## Composition of the dataset at different time steps

Period detector directly works on the frequency distribution of (a) given field(s) to produce a matrix that maps the distance between the composition of the dataset at two different time steps (in the example above indexed by years for instance).

#### Field

One should define the fields to consider for constructing frequency vector profiles at each time step. The “dissimilarity” between two time-steps is then computed as 1 minus the cosine value between vectors formed by the frequency values of each “year”. For instance on the example above, every diagonal cells score 0 because profiles are perfectly aligned. The whiter the cell, the most dissimilar two time steps are.

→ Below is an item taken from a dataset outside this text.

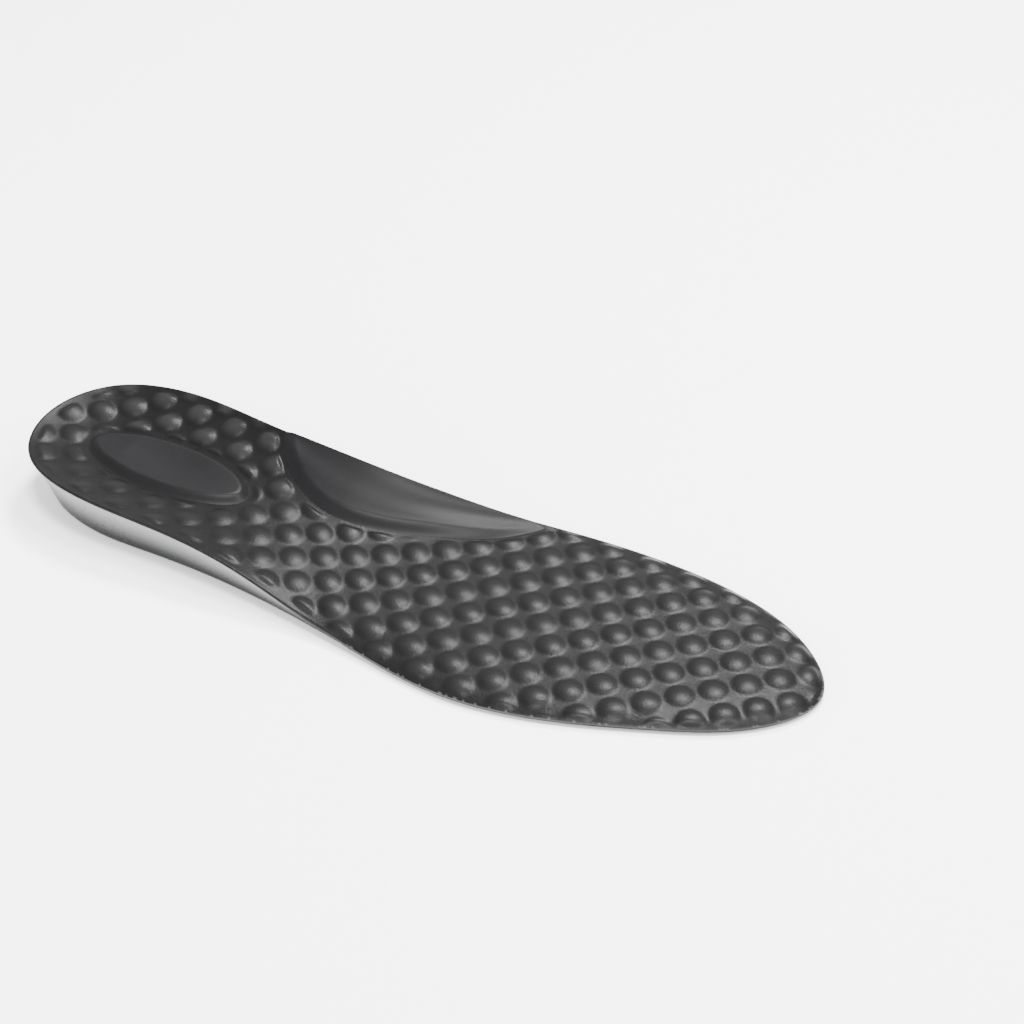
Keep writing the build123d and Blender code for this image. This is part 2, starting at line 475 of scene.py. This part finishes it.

#### Enter the number of periods you which to detect

The script also automatically computes the partition which optimally divides the time in a given number of periods. The algorithm searches the cut times that optimize the sum of the homogeneities of each sub-block. If set to **zero**, the number of slices will be automatically computed using a statistical criterion (Tibshirani et al., 2001).

#### Top items

Restrain the computation to the N most frequent items from the selected field(s) (a useful feature when field distribution is heterogeneous as dissimilarity measure may then be sensible to noise).

## What to do next?

Based on the matrix and the periods detection, you may want to apply these periods using Period Slicer script to define and use **Custom periods** in your dataset.

## Reference

Robert Tibshirani, Guenther Walther and Trevor Hastie, Estimating the number of clusters in a data set via the gap statistic, J.R. Statist. Soc. B (2001), 63, Part 2, pp. 411-423 (online).